╭─ Given material

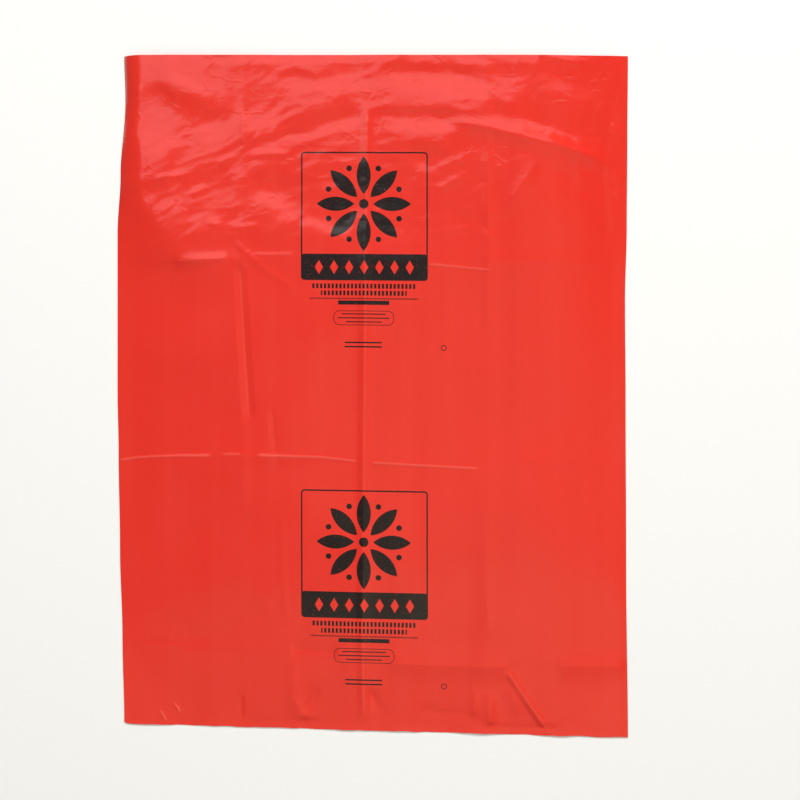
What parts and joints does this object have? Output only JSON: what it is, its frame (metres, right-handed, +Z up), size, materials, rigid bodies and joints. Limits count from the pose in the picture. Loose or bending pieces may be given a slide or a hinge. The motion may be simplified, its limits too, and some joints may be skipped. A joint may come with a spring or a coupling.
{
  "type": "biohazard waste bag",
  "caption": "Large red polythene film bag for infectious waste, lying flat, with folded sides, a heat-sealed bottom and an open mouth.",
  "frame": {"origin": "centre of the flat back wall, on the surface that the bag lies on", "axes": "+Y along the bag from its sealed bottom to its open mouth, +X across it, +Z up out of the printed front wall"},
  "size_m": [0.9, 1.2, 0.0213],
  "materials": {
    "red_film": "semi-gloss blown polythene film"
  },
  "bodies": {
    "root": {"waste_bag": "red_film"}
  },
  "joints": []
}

╰─

Stated exercise: Word for word, write out the data.

The answer:
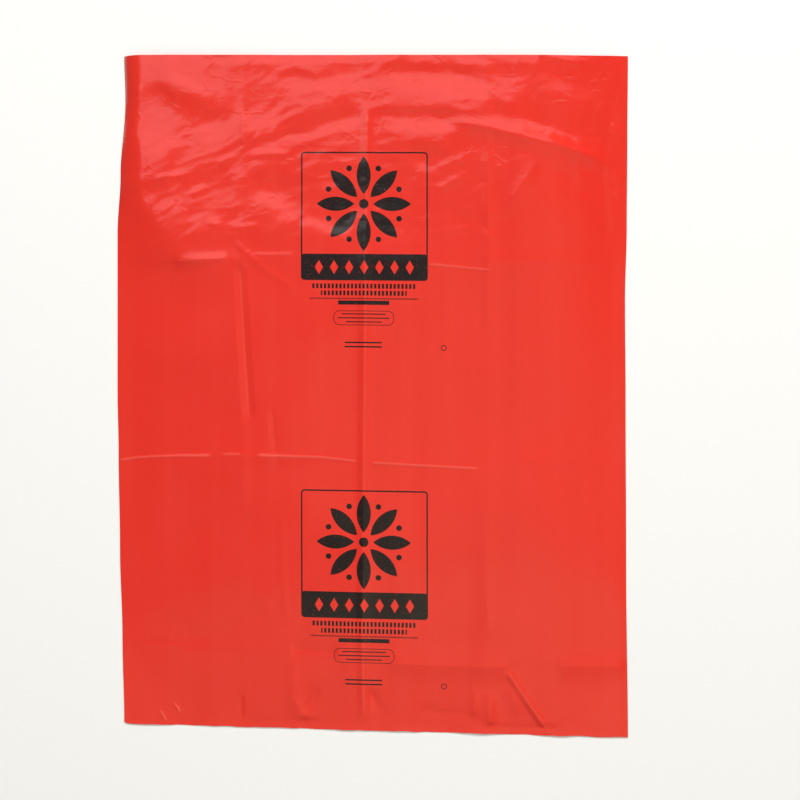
What parts and joints does this object have? Output only JSON: what it is, its frame (metres, right-handed, +Z up), size, materials, rigid bodies and joints. Limits count from the pose in the picture. Loose or bending pieces may be given a slide or a hinge. The motion may be simplified, its limits too, and some joints may be skipped. A joint may come with a spring or a coupling.
{
  "type": "biohazard waste bag",
  "caption": "Large red polythene film bag for infectious waste, lying flat, with folded sides, a heat-sealed bottom and an open mouth.",
  "frame": {"origin": "centre of the flat back wall, on the surface that the bag lies on", "axes": "+Y along the bag from its sealed bottom to its open mouth, +X across it, +Z up out of the printed front wall"},
  "size_m": [0.9, 1.2, 0.0213],
  "materials": {
    "red_film": "semi-gloss blown polythene film"
  },
  "bodies": {
    "root": {"waste_bag": "red_film"}
  },
  "joints": []
}